TEMPO.CO, Jakarta - Tiga warga Banten menggugat calon pemberi dana proyek Pembangkit Listrik Tenaga Uap (PLTU) Batubara Jawa 9 dan 10 di Cilegon, Banten, yaitu Korea Development Bank (KDB), Korea Export-Import Bank (Kexim), dan Korea Trade Insurance Corporation (K-Sure). Gugatan dilayangkan ke Pengadilan Tingkat 1 Korea Selatan, bersama kelompok masyarakat sipil asal Negeri Ginseng, Solutions for Our Climate (SFOC).
Direktur SFOC, Kim Joo-jin, menyatakan polusi udara menjadi salah satu dasar pertimbangan gugatan.
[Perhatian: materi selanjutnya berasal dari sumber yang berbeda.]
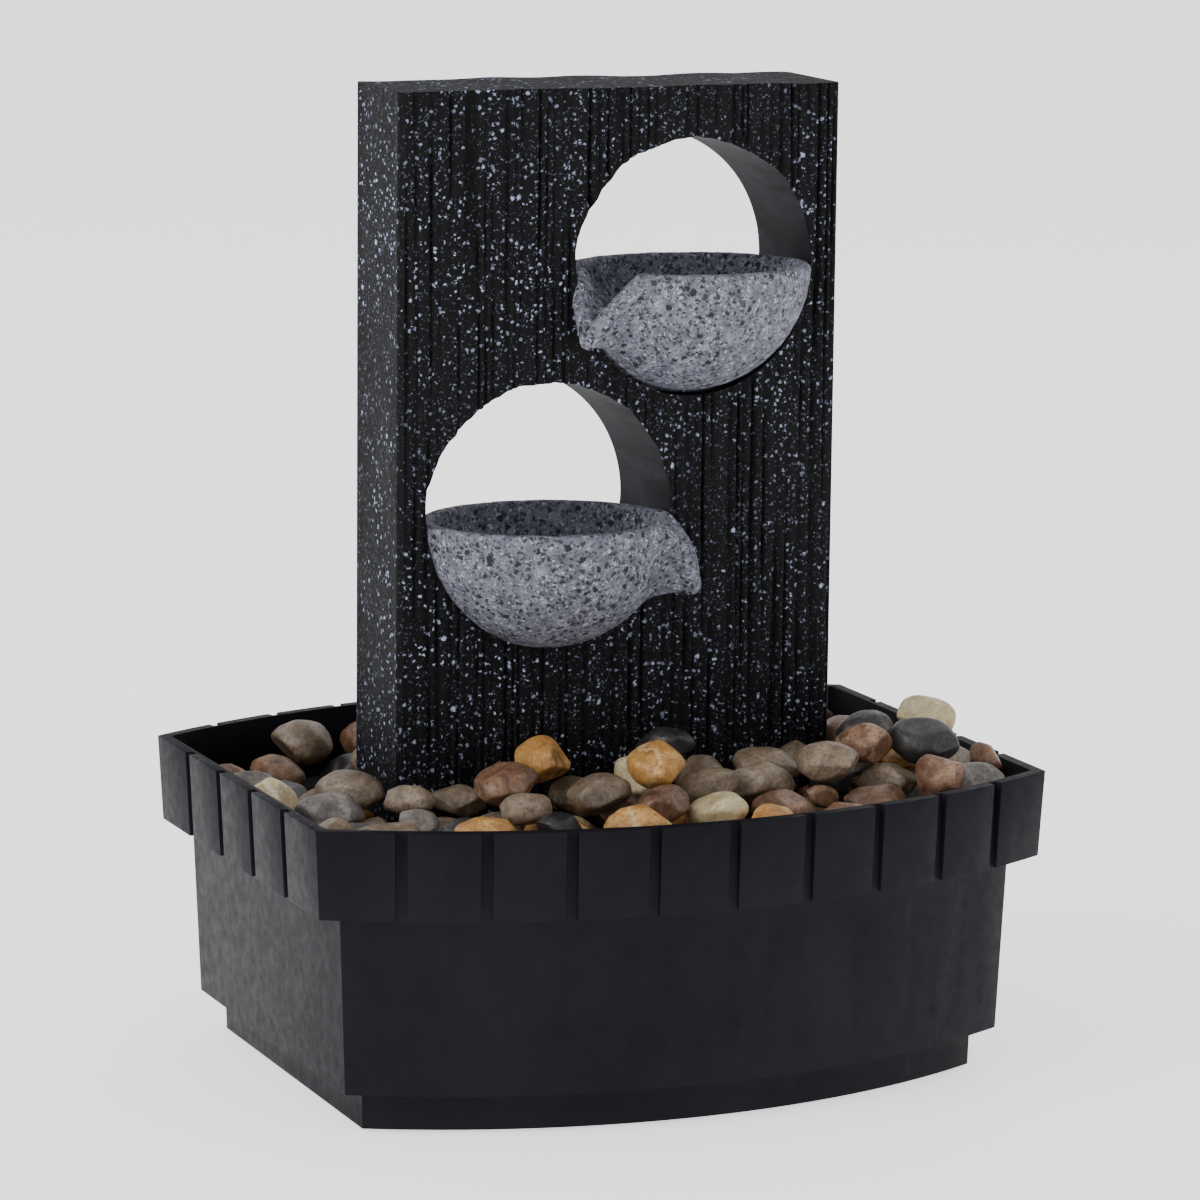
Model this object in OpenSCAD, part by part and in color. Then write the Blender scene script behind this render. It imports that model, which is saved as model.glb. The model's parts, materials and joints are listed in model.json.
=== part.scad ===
// Tabletop water fountain.
// A stepped basin holds the water and a small submersible pump. A perforated tray
// above the pump carries the river stones and a hollow stone-look tower. Two bowls
// sit in round holes through the tower: the pump lifts water to the upper bowl,
// which pours into the lower bowl, which pours onto the stones.
// Origin: middle of the footprint, on the surface the fountain stands on.
// The front faces -Y and +Z is up. Millimetres.

/* [Basin] */
// Width of the rim, side to side
rim_w = 240; // [232:1:260]
// Length of the rim's straight sides, front to back
side_l = 146; // [142:1:160]
// How far the front and back edges bow outward
bow = 32.5; // [24:0.5:40]
// Height of the top of the rim
rim_top = 95.7; // [92:0.1:100]
// Height of the rim's lower edge
rim_low = 68.8; // [66:0.1:69]
// Height of the step between plinth and body
plinth_h = 13.2; // [10:0.1:16]
// Wall thickness of the basin
basin_wall = 2.6; // [2:0.1:3]
// Number of rim blocks along the front, and along the back
blocks_long = 10; // [6:1:12]
// Number of rim blocks along each side
blocks_side = 5; // [3:1:6]

/* [Tower] */
// Width of the tower
tower_w = 145.8; // [140:0.1:150]
// Depth of the tower, front to back
tower_d = 39.4; // [37:0.1:42]
// Height of the tower's top above the table
tower_top = 305.9; // [302:0.1:312]
// Wall thickness of the tower
tower_wall = 5; // [4:0.5:6]
// Number of combed grooves down the front face
comb_count = 26; // [10:1:30]

/* [Bowls] */
// Radius of the upper hole through the tower
upper_r = 39.5; // [38:0.1:40]
// Radius of the lower hole through the tower
lower_r = 40.3; // [39:0.1:40.5]
// Wall thickness of the bowls
bowl_wall = 4.6; // [4:0.1:6]
// Radius of the upper bowl's rim, side to side
upper_bowl_r = 39.1; // [38:0.1:39.2]
// Radius of the lower bowl's rim, side to side
lower_bowl_r = 40; // [38.5:0.1:40]
// How far the upper bowl stands out in front of the tower
upper_reach = 27; // [24:0.5:32]
// How far the lower bowl stands out in front of the tower
lower_reach = 33.5; // [30:0.5:38]
// How far the spouts droop below the rims
spout_drop = 23; // [18:0.5:25]

/* [Stones] */
// Average half length of a river stone
stone_half = 8.4; // [8:0.1:9.4]
// Seed that sets how the stones fall
stone_seed = 7; // [1:1:50]

/* [Pump] */
// Width of the pump's housing
pump_w = 40; // [39:0.5:44]
// Depth of the pump's housing
pump_d = 37; // [36:0.5:40]
// Height of the pump's housing
pump_h = 38.8; // [38:0.1:42]

/* [Hidden] */

round_fn = 96;
small_fn = 48;
eps = 0.5;

// Basin: how far each outline lies inside the top edge of the rim.
rim_draft = 1.4;
rim_wall = 3.8;
body_in = 9.6;
body_draft = 2.2;
plinth_in = 18.6;
plinth_draft = 0.3;
plan_r = (rim_w * rim_w / 4 + bow * bow) / (2 * bow);
plan_c = plan_r - side_l / 2 - bow;
ledge_z = 71.3;
foot_proud = 1;
plinth_z = foot_proud;
floor_z = 4;
groove_w = 3.6;
groove_deep = 1.3;
foot_r = 7;
foot_h = 2.5;
foot_x = 70;
foot_y = 52;
notch_x = 62;
notch_r = 3.5;
notch_deep = 9;

// Tray and tower: heights of the faces they stand on.
tray_gap = 0.3;
tray_z = ledge_z + tray_gap;
tray_t = 2.5;
tray_top = tray_z + tray_t;
tray_in = 5.9;
tray_hole_r = 2.6;
line_hole_r = 7.5;
tray_pitch = 17;
post_r = 5;
post_x = 84;
post_y = 38;
tower_x = 1;
tower_y = 4.7;
tower_z = tray_top + tray_gap;
tower_round = 3;
front_y = tower_y - tower_d / 2;
back_y = tower_y + tower_d / 2;
comb_w = 1.3;
comb_deep = 1.1;

// Bowls: centres of the two holes, level of the rims.
upper_x = 25.1;
upper_z = 249;
lower_x = -22.7;
lower_z = 174.7;
upper_rim = 249.9;
lower_rim = 173.6;
bowl_back = 1;
upper_half = (tower_d + upper_reach - bowl_back) / 2;
lower_half = (tower_d + lower_reach - bowl_back) / 2;
upper_mid = back_y - bowl_back - upper_half;
lower_mid = back_y - bowl_back - lower_half;
tunnel_wall = 4;
glue_gap = 0.3;
face_gap = 0.4;
spout_angle = 68;
spout_reach = 9.5;
spout_tip = 2.6;

// The pulled lip and its channel: balls as [sideways, outward, down, radius].
lip_balls = [
    [0, -12, 10, 6], [-7, 4.5, 7, 2.6], [7, 4.5, 7, 2.6],
    [-12.5, -4, 2.5, 3], [12.5, -4, 2.5, 3]
];
channel_balls = [
    [0, -16, 5, 5], [-5.5, 6.5, -3, 3], [5.5, 6.5, -3, 3], [0, -14, -8, 8]
];

// Water line: the tube rises straight from the pump to the upper bowl.
line_x = 30;
line_y = 0;
tube_in = 4.8;
tube_out = 6.3;
tube_fit = 0.1;
boss_r = 9.5;
inlet_floor = upper_z - sqrt(pow(upper_r, 2) - pow(line_x - upper_x, 2));
flange_r = 8;
bowl_in = upper_bowl_r - bowl_wall;
boss_top = upper_rim + 0.2 - bowl_in * sqrt(1
    - pow((line_x + 6 - upper_x) / bowl_in, 2)
    - pow((line_y + 6 - upper_mid) / (upper_half - bowl_wall), 2));
nut_top = inlet_floor - tunnel_wall - 3;
nut_h = 5;
fitting_r = 5;
fitting_low = nut_top - nut_h - 12;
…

Berdasarkan citra satelit, polusi nitrogen oksida (NOx) di Suralaya sangat tinggi akibat banyaknya PLTU batu bara di wilayah tersebut. Proyek PLTU Jawa 9 dan 10 diyakini akan meningkatkan risiko lingkungan dan gangguan kesehatan. “Pendanaan proyek ini tidak mempertimbangkan masa depan generasi mendatang,” kata Kim, Kamis 29 Agustus 2019.
Menurut Kim, dampak buruknya kualitas udara telah dirasakan masyarakat setempat. Beberapa warga tercatat mengalami masalah pernapasan hingga gangguan kulit.
Selain itu, Kim mengatakan, rencana pembiayaan terhadap proyek PLTU Jawa 9 dan 10 juga dapat dianggap bermasalah lantaran perusahaan calon pemberi dana sebelumnya telah berkomitmen untuk menjaga iklim. Komitmen tersebut, kata dia, semestinya ditunjukkan dengan investasi ke pembangkit listrik tenaga terbarukan yang kini juga semakin murah.
PLTU Jawa 9 dan 10 dibangun PT Indoraya Tenaga, perusahaan gabungan PT Indonesia Power—anak usaha PT PLN (Persero), Doosan Heavy, dan Korea Midland Power. Kedua perusahaan Korea itu juga turut digugat.
Saat ini proyek pembangkit berkapasitas 2 x 1.000 megawatt tersebut tengah mempersiapkan pemenuhan pembiayaan atau financial closing dengan lembaga keuangan Korea. Ditargetkan rampung dan mulai beroperasi pada 2023, proyek ini membutuhkan dana senilai US$ 3 miliar yang sebanyak 70 persennya berasal dari pembiayaan eksternal.